"L'amico di famiglia" is a reaffirmation of the talent of this splendid director after the beautiful "Le conseguenze dell'amore". I have only one regret, never having seen one of his films in the cinema. I can imagine the effect that his evolutions, the masterful sequences, and that strong and ingenious direction would have had on the big screen.

The film offers us a spectacular beginning; once again, Sorrentino takes his time to unveil the folds of the story, enjoying playing with the impatient viewer. The agile volleyball players in slow motion, the lights and shadows of the city, the colors and symmetries are the premise to reach him, Geremia, who appears to be an outcast in a society of winners. Yet, he is the one who keeps everyone on edge, a deformed usurer full of obsessions and vices, a lonely man, a spider that eventually manages to trap all the weak in his web. Slowly, his apparent otherness, his solitude end up leveling with the lifestyle and the miseries of all the other characters who end up submitting to him, asking him for loans precisely to maintain their vices and obsessions. In the end, however, it is he, the different, the ugly, who emerges victorious from the film as the only truly humanized and vulnerable one, willing to throw himself completely into the game and lose everything.

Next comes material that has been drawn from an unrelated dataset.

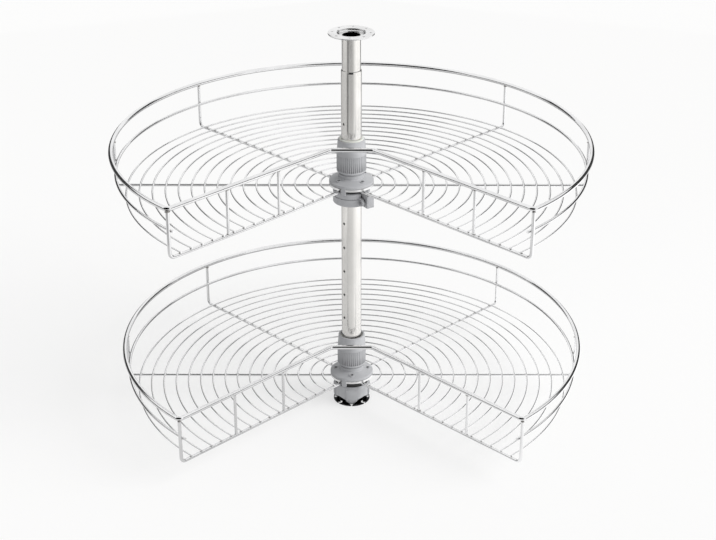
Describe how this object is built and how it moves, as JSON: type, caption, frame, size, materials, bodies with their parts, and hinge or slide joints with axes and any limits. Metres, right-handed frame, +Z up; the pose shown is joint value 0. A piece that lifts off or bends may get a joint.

As in the previous film "Le conseguenze dell'amore," this time too, what breaks the barriers and disrupts the balance of an apparently orderly and habitual life is the infatuation with Rosalba, nothing but the other side of the coin. The contrast of her beauty and apparent purity with Geremia is splendid. It doesn't take long to realize that this young and ambitious woman is the same as him but without his style, without his distorted wisdom. Where Geremia has his dignity despite his dirty work, Rosalba is empty inside, representing nothingness with beauty as her only strength. It will be that sole strength that she will ultimately use to exact her revenge, placing herself even lower than the level of the ugly deformed man.

The soundtrack is, as always, exquisitely curated and splendid. Sorrentino is one of us, someone who loves our music. If Lali Puna dominated in "Le conseguenze dell'amore," I can't deny having a flutter in my heart hearing my Notwist at the end of this splendid film.